As well, in order to secure a conviction of first degree murder, Almgren will have to prove the four intended to kill when they attacked the group. The previous jury ultimately was divided as to the first degree murder charge and two attempted murder charges Mize and three others – Ricardo Nava, Raul Diaz and Bryan Medinilla – were facing, and a judge declared a mistrial. Jury members indicated later that had they been allowed to consider second degree murder against Mize, they would have convicted.
In his opening statements Sam Eaton, attorney for Diaz, said that there was indeed a gang fight, but it wasn’t premeditated. Eaton said that in gang fights where knives were involved, the purpose was to wound, not kill. “You have to determine intent,” he said.

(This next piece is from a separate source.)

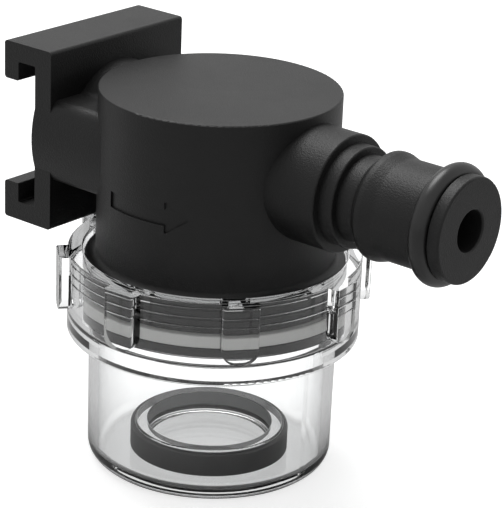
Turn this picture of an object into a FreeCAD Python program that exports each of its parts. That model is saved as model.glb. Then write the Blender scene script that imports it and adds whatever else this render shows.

Regardless of what happens in this trial, Mize, who turned just 19 years old on Nov. 21, is going away for at least 34 years. In December, he pleaded no contest to an attempted murder charge from 2007, and he will be sentenced to 19 years in prison on that charge. And it was in the first trial which Mize was also found guilty a separate attempted murder charge (in addition to the murder and two attempted murder charges which all four defendants faced) for which he will receive 15 years to life in prison.
Ricardo Nava is already in the midst of a 19 year prison sentence after pleading guilty to attempted murder with a gang enhancement as part of a plea deal in January 2010 in connection with a 2007 attack on a Westsider.